Lupp · September 15, 2016, 8:42am

I regard OFFSET to be the means of choice anyway for engines of the kind. It offers a (next to) transparent way to acces arbitrary parts of remote (rectangular) ‘SheetCellRange’(s). To get the functionality using INDEX would require to pass calculated addresses in addition to the very thorough usage of absolute and relative addressing.

rautamiekka · September 14, 2016, 8:00am

I ran same test with this code and it works perfectly.

SELECT
    "Column1"
FROM
    "_TABLE_"
WHERE
    "colum1"
NOT IN(
    SELECT
        "Column2"
    FROM
        "_TABLE_"
) UNION
SELECT
    "Column2"
FROM
    "_TABLE_"
WHERE
    "Column2"
NOT IN(
    SELECT
        "Column1"
    FROM
        "_TABLE_"
)

Aigars · September 14, 2016, 8:27am

This looks like SQL, but I’m working with a spreadsheet in calc.

rautamiekka · September 14, 2016, 8:35am

@Aigars: then it might not be possible without complex cell code or a macro.

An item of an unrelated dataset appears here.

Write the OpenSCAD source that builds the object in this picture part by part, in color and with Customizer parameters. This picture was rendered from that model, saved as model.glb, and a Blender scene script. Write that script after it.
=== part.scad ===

I seem to recall SQL can be used in Calc too.

anon87010807 · September 14, 2016, 9:25am

You can register the Calc file as a database and then use that SQL code.

Aigars · September 14, 2016, 9:32am

It’s starting to sound promising, but I lack the knowledge in this area.

mariosv · September 14, 2016, 11:47pm

Something can be done with Menu/Data/Consolidate, but there is a bug and only the first range to consolidate it’s preserved in the option when the file it’s saved.